In truth, several months of concerted co-operation and communication between the manager and its investors left the partners little choice but to walk.

The firm had made a loss on its investment in LDV, the UK van manufacturer and one of its biggest deals, which it sold to Sun European Partners at the end of 2005. And critically it had not managed a single exit from its 2002 third fund.

As one investor said: “While most managers were making hay, EAC was not great at selling.”

Limited partners remained convinced, however, that there was value in the portfolio the firm had built. They were anxious not to watch that leach away to secondary investors at a discount and with another layer of fees.

 Instead, they engaged with the firm and provided an exemplary model of private equity governance.

One investor said: “Private equity is a long-term model and the fund can still work out. We just needed to change the economics to incentivise the less senior guys to stay and work the portfolio through to exit.”

And to get rid of some of the more expensive partners and cut management cost.

It seems unlikely EAC will raise a fourth fund, but perhaps now it is not impossible, provided investors see a decent profit on their capital. At least the firm is in a position to shape its destiny, when it looked for a time as if it was running aground.

To critics of the private equity model, the resolution of EAC’s predicament provides a useful counterweight.

While private equity firms may be entirely opaque to outsiders they are transparent to investors – even when they are temporarily misfiring.

And secondly, at a time when much of the interest in private equity is in the record fundraisings which give rise to record deals, one may lose sight of the fact that the industry exists primarily to deliver returns to its investors. It is mostly their capital that is at risk, whatever the media, regulators and politicians may say or do.

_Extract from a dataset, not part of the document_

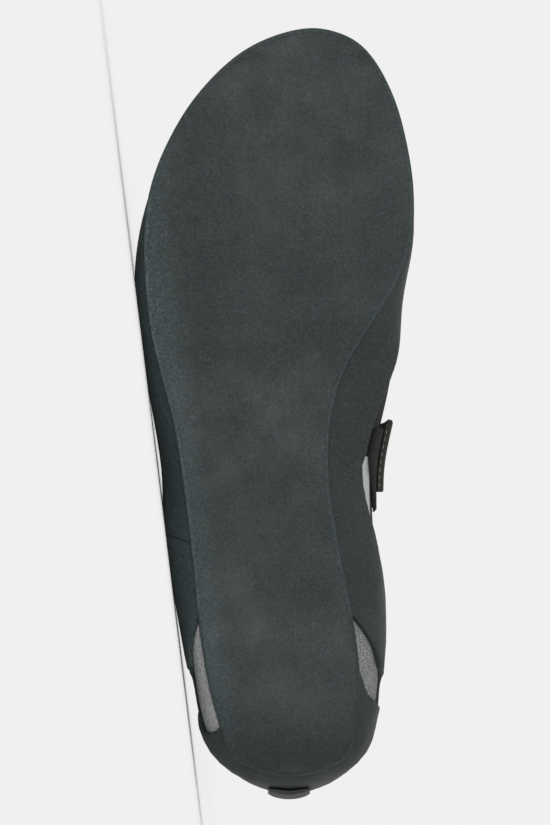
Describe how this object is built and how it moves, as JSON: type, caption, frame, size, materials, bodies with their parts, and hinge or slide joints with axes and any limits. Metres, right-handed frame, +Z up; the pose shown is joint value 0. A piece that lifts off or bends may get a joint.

Of course this alignment of interest between an investor and its fund manager means investing in a private equity firm is not for the faint of heart. Passive investors beware. Active engagement is at the heart of the buyout model and it should also be at the heart of the relationship between managers and investors as well.

The industry would do well to remember this for when the going gets tough. There may be more EACs to work through when the market turns.